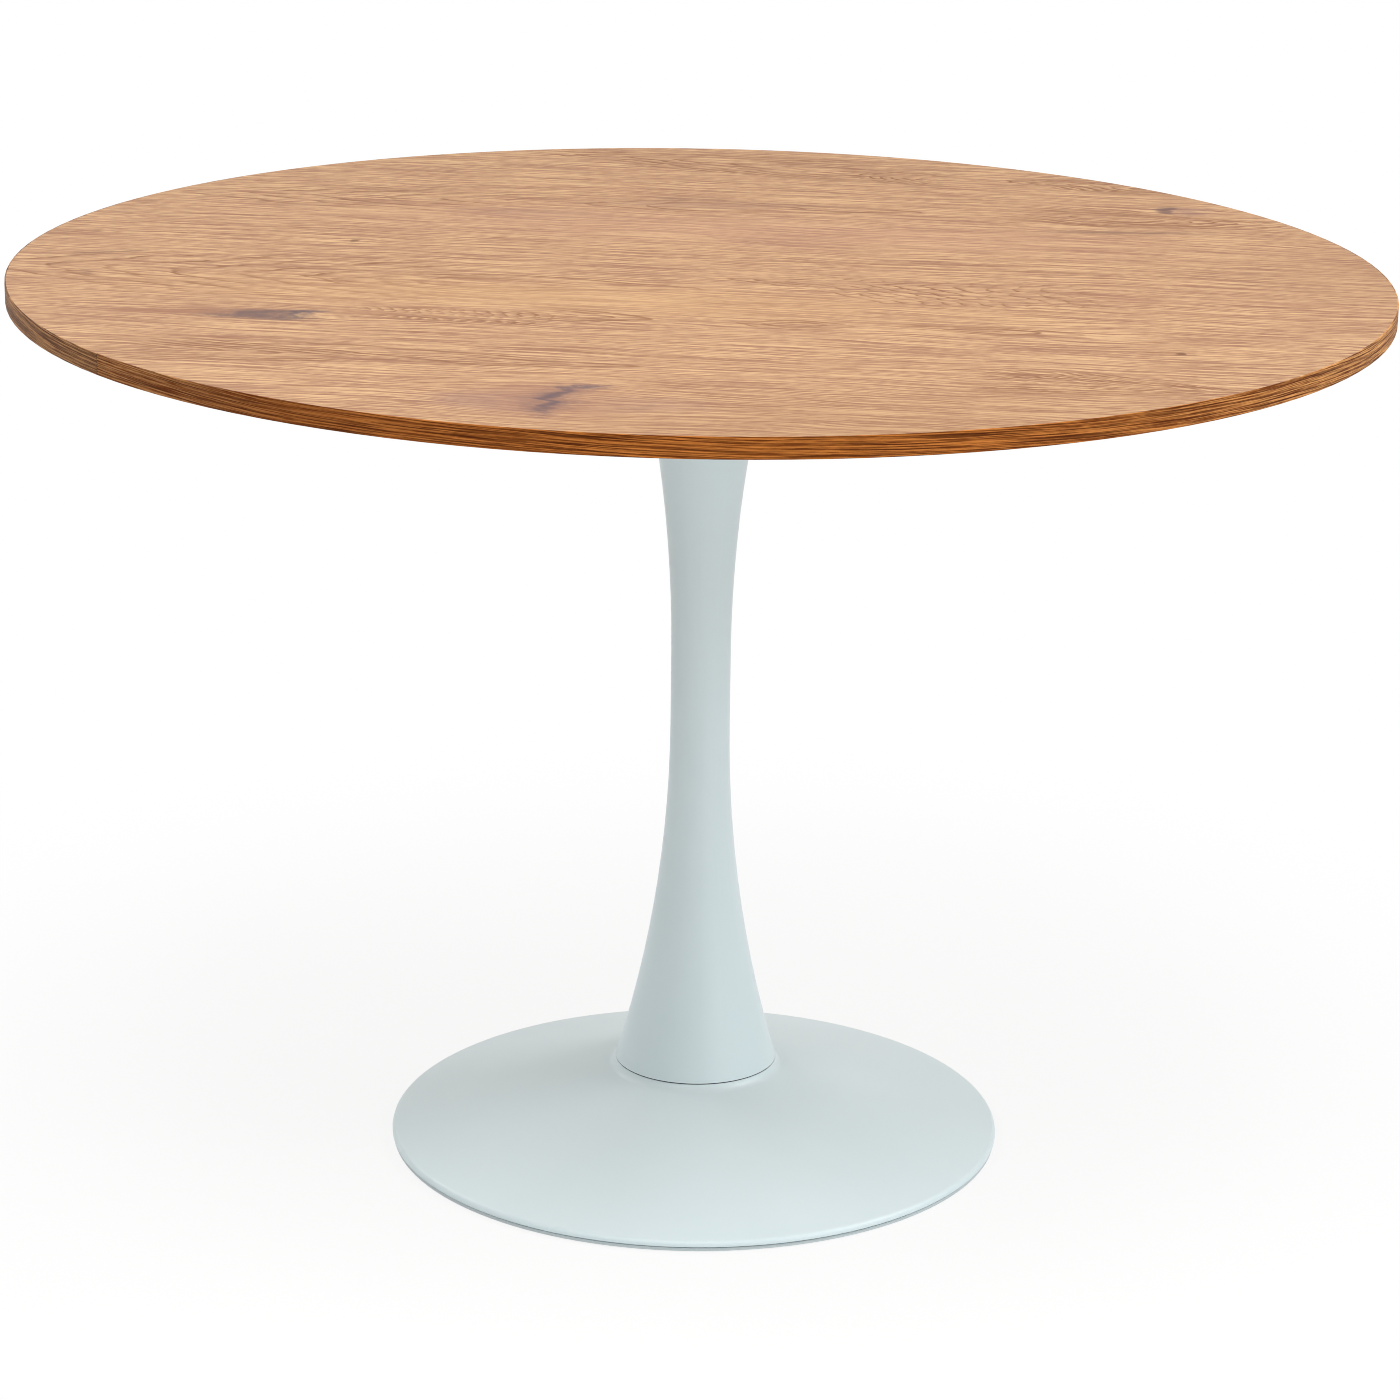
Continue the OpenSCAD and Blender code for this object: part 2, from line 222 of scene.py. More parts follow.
def new_group(name, inputs, outputs):
    """An empty node group with named sockets. Each is a number, but for inputs that start as a colour, and Color."""
    tree = bpy.data.node_groups.new(name, "ShaderNodeTree")
    for label, value in inputs.items():
        kind = "NodeSocketColor" if isinstance(value, tuple) else "NodeSocketFloat"
        socket = tree.interface.new_socket(label, in_out="INPUT", socket_type=kind)
        socket.default_value = value
    for label in outputs:
        kind = "NodeSocketColor" if label == "Color" else "NodeSocketFloat"
        tree.interface.new_socket(label, in_out="OUTPUT", socket_type=kind)
    return tree, put(tree, "NodeGroupInput").outputs, put(tree, "NodeGroupOutput").inputs


def use_group(tree, group, **values):
    """Places a group in a tree and feeds its inputs, whose names have _ for a space."""
    node = put(tree, "ShaderNodeGroup", node_tree=group)
    for label, value in values.items():
        feed(tree, node.inputs[label.replace("_", " ")], value)
    return node.outputs


def colour(red, green, blue):
    """A colour written as on a paint card, from 0 to 255, turned into light."""
    def to_light(value):
        share = value / 255
        return share / 12.92 if share <= 0.04045 else ((share + 0.055) / 1.055) ** 2.4
    return (to_light(red), to_light(green), to_light(blue), 1.0)


def new_finish(name, **settings):
    """A material with a Principled BSDF. Settings that are the same all over sit on its own sockets."""
    material = bpy.data.materials.new(name)
    material.use_nodes = True
    tree = material.node_tree
    shader = tree.nodes["Principled BSDF"]
    for label, value in settings.items():
        shader.inputs[label.replace("_", " ")].default_value = value
    return material, tree, shader


def bump(tree, shader, height, distance, strength):
    """Shades the surface as if it rose by height times distance."""
    node = put(tree, "ShaderNodeBump")
    node.inputs["Strength"].default_value = strength
    node.inputs["Distance"].default_value = distance
    feed(tree, node.inputs["Height"], height)
    feed(tree, shader.inputs["Normal"], node.outputs[0])


print("finish helpers ready")

# %% [markdown]
# ## The floor
#
# The floor is pale and plain. A camera ray that meets it near the table sees mostly white paper and a little of
# the real, shaded floor, so the table keeps a soft shadow. Farther out the floor turns into plain white paper.
# From below, the floor is not there at all, and the part of it under the base shines up, so that the feet and
# the casting can be looked at too.

# %% How white the floor is
shade_end = 4.5 * base_radius
white_at_base = 0.84
glow_radius = 0.96 * base_radius


def paper_share(tree):
    """How much of a ray sees white paper: all reflections, most of the camera's view, and what is under the base."""
    path = put(tree, "ShaderNodeLightPath").outputs
    away = put(tree, "ShaderNodeVectorMath", operation="LENGTH")
    feed(tree, away.inputs[0], put(tree, "ShaderNodeTexCoord").outputs["Object"])
    share = fade(tree, away.outputs["Value"], base_radius, shade_end, white_at_base, 1.0)
    seen = times(tree, path["Is Camera Ray"], share)
    under_base = calc(tree, "LESS_THAN", away.outputs["Value"], glow_radius)
    seen = calc(tree, "MAXIMUM", seen, times(tree, path["Is Diffuse Ray"], under_base))
    seen = calc(tree, "MAXIMUM", seen, path["Is Glossy Ray"])
    return calc(tree, "MAXIMUM", seen, path["Is Transmission Ray"])


print("the floor is white beyond", round(shade_end, 3), "m")

# %% Lay the floor
floor_half = 15.0
floor_grey = (0.86, 0.86, 0.86, 1)
corner_signs = ((-1, -1), (1, -1), (1, 1), (-1, 1))
floor_mesh = bpy.data.meshes.new("floor")
floor_mesh.from_pydata([(sx * floor_half, sy * floor_half, 0) for sx, sy in corner_signs], [], [(0, 1, 2, 3)])
floor = bpy.data.objects.new("floor", floor_mesh)
bpy.context.scene.collection.objects.link(floor)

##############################

◆ YOUR TASK
From the first line to the last, please quote the material above exactly.

◆ SOLUTION
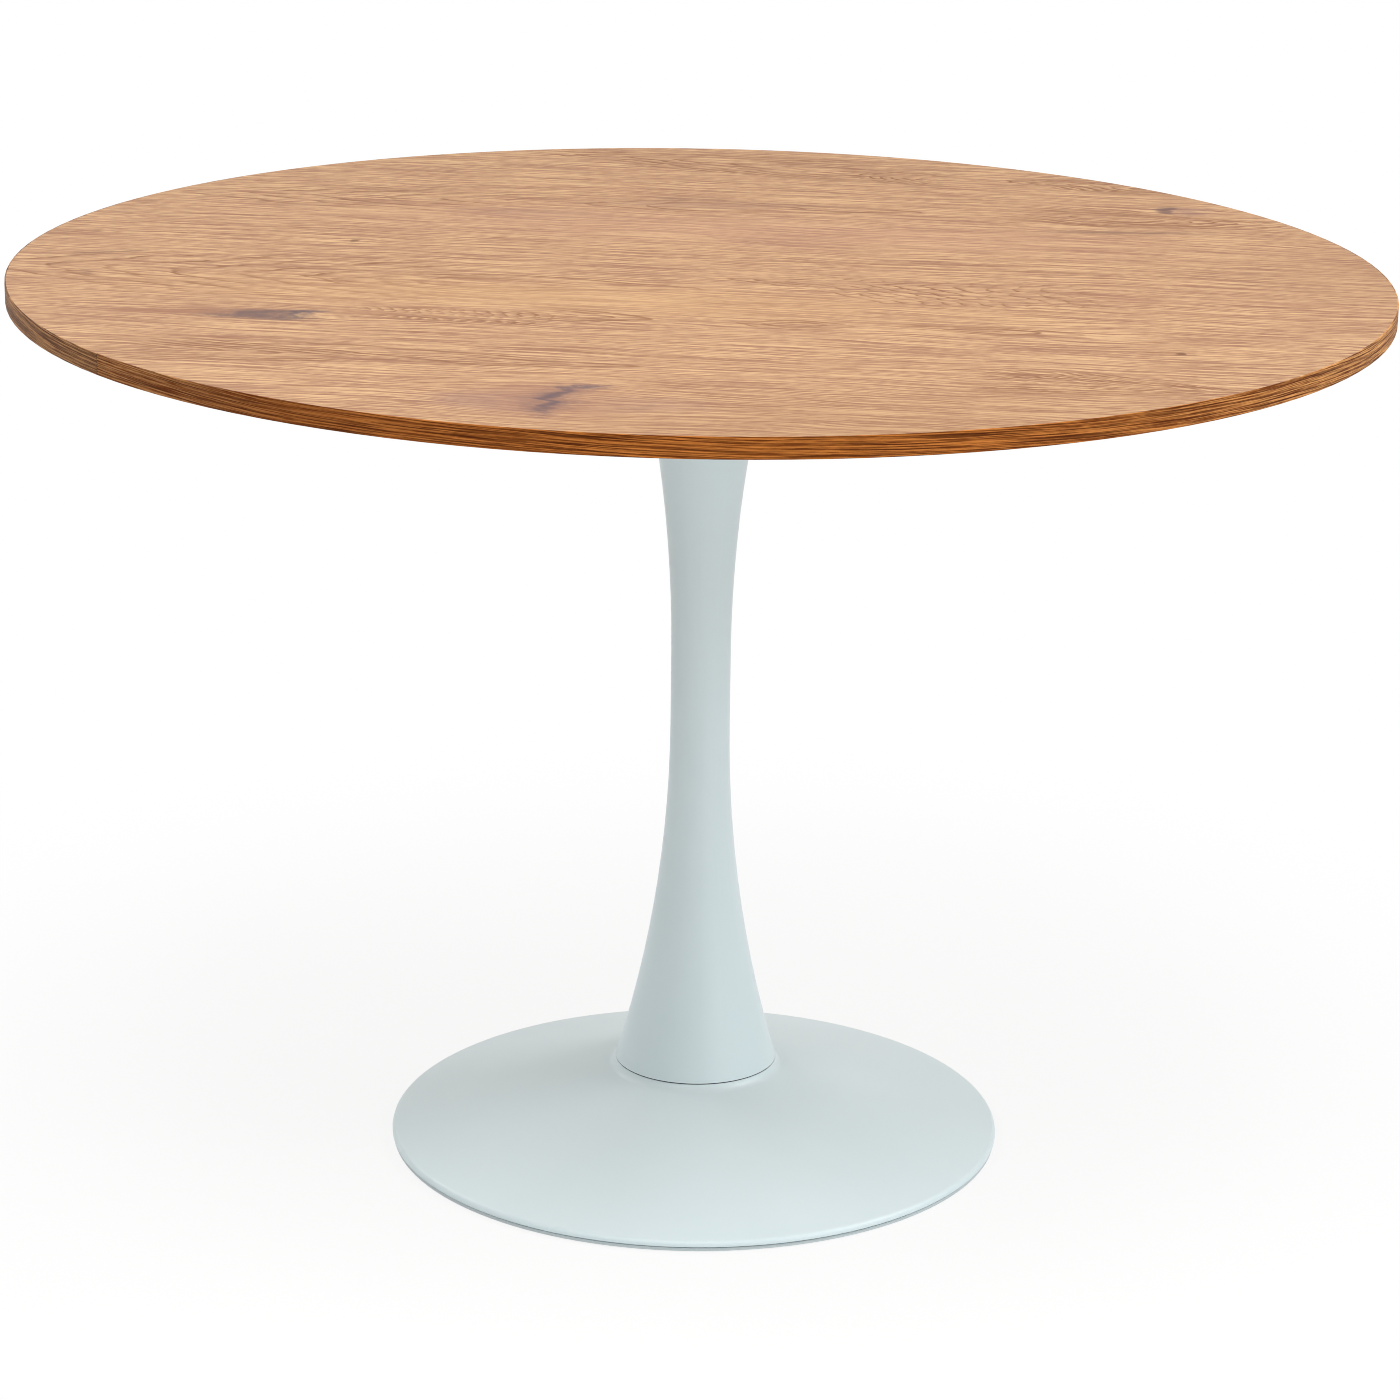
Continue the OpenSCAD and Blender code for this object: part 2, from line 222 of scene.py. More parts follow.
def new_group(name, inputs, outputs):
    """An empty node group with named sockets. Each is a number, but for inputs that start as a colour, and Color."""
    tree = bpy.data.node_groups.new(name, "ShaderNodeTree")
    for label, value in inputs.items():
        kind = "NodeSocketColor" if isinstance(value, tuple) else "NodeSocketFloat"
        socket = tree.interface.new_socket(label, in_out="INPUT", socket_type=kind)
        socket.default_value = value
    for label in outputs:
        kind = "NodeSocketColor" if label == "Color" else "NodeSocketFloat"
        tree.interface.new_socket(label, in_out="OUTPUT", socket_type=kind)
    return tree, put(tree, "NodeGroupInput").outputs, put(tree, "NodeGroupOutput").inputs


def use_group(tree, group, **values):
    """Places a group in a tree and feeds its inputs, whose names have _ for a space."""
    node = put(tree, "ShaderNodeGroup", node_tree=group)
    for label, value in values.items():
        feed(tree, node.inputs[label.replace("_", " ")], value)
    return node.outputs


def colour(red, green, blue):
    """A colour written as on a paint card, from 0 to 255, turned into light."""
    def to_light(value):
        share = value / 255
        return share / 12.92 if share <= 0.04045 else ((share + 0.055) / 1.055) ** 2.4
    return (to_light(red), to_light(green), to_light(blue), 1.0)


def new_finish(name, **settings):
    """A material with a Principled BSDF. Settings that are the same all over sit on its own sockets."""
    material = bpy.data.materials.new(name)
    material.use_nodes = True
    tree = material.node_tree
    shader = tree.nodes["Principled BSDF"]
    for label, value in settings.items():
        shader.inputs[label.replace("_", " ")].default_value = value
    return material, tree, shader


def bump(tree, shader, height, distance, strength):
    """Shades the surface as if it rose by height times distance."""
    node = put(tree, "ShaderNodeBump")
    node.inputs["Strength"].default_value = strength
    node.inputs["Distance"].default_value = distance
    feed(tree, node.inputs["Height"], height)
    feed(tree, shader.inputs["Normal"], node.outputs[0])


print("finish helpers ready")

# %% [markdown]
# ## The floor
#
# The floor is pale and plain. A camera ray that meets it near the table sees mostly white paper and a little of
# the real, shaded floor, so the table keeps a soft shadow. Farther out the floor turns into plain white paper.
# From below, the floor is not there at all, and the part of it under the base shines up, so that the feet and
# the casting can be looked at too.

# %% How white the floor is
shade_end = 4.5 * base_radius
white_at_base = 0.84
glow_radius = 0.96 * base_radius


def paper_share(tree):
    """How much of a ray sees white paper: all reflections, most of the camera's view, and what is under the base."""
    path = put(tree, "ShaderNodeLightPath").outputs
    away = put(tree, "ShaderNodeVectorMath", operation="LENGTH")
    feed(tree, away.inputs[0], put(tree, "ShaderNodeTexCoord").outputs["Object"])
    share = fade(tree, away.outputs["Value"], base_radius, shade_end, white_at_base, 1.0)
    seen = times(tree, path["Is Camera Ray"], share)
    under_base = calc(tree, "LESS_THAN", away.outputs["Value"], glow_radius)
    seen = calc(tree, "MAXIMUM", seen, times(tree, path["Is Diffuse Ray"], under_base))
    seen = calc(tree, "MAXIMUM", seen, path["Is Glossy Ray"])
    return calc(tree, "MAXIMUM", seen, path["Is Transmission Ray"])


print("the floor is white beyond", round(shade_end, 3), "m")

# %% Lay the floor
floor_half = 15.0
floor_grey = (0.86, 0.86, 0.86, 1)
corner_signs = ((-1, -1), (1, -1), (1, 1), (-1, 1))
floor_mesh = bpy.data.meshes.new("floor")
floor_mesh.from_pydata([(sx * floor_half, sy * floor_half, 0) for sx, sy in corner_signs], [], [(0, 1, 2, 3)])
floor = bpy.data.objects.new("floor", floor_mesh)
bpy.context.scene.collection.objects.link(floor)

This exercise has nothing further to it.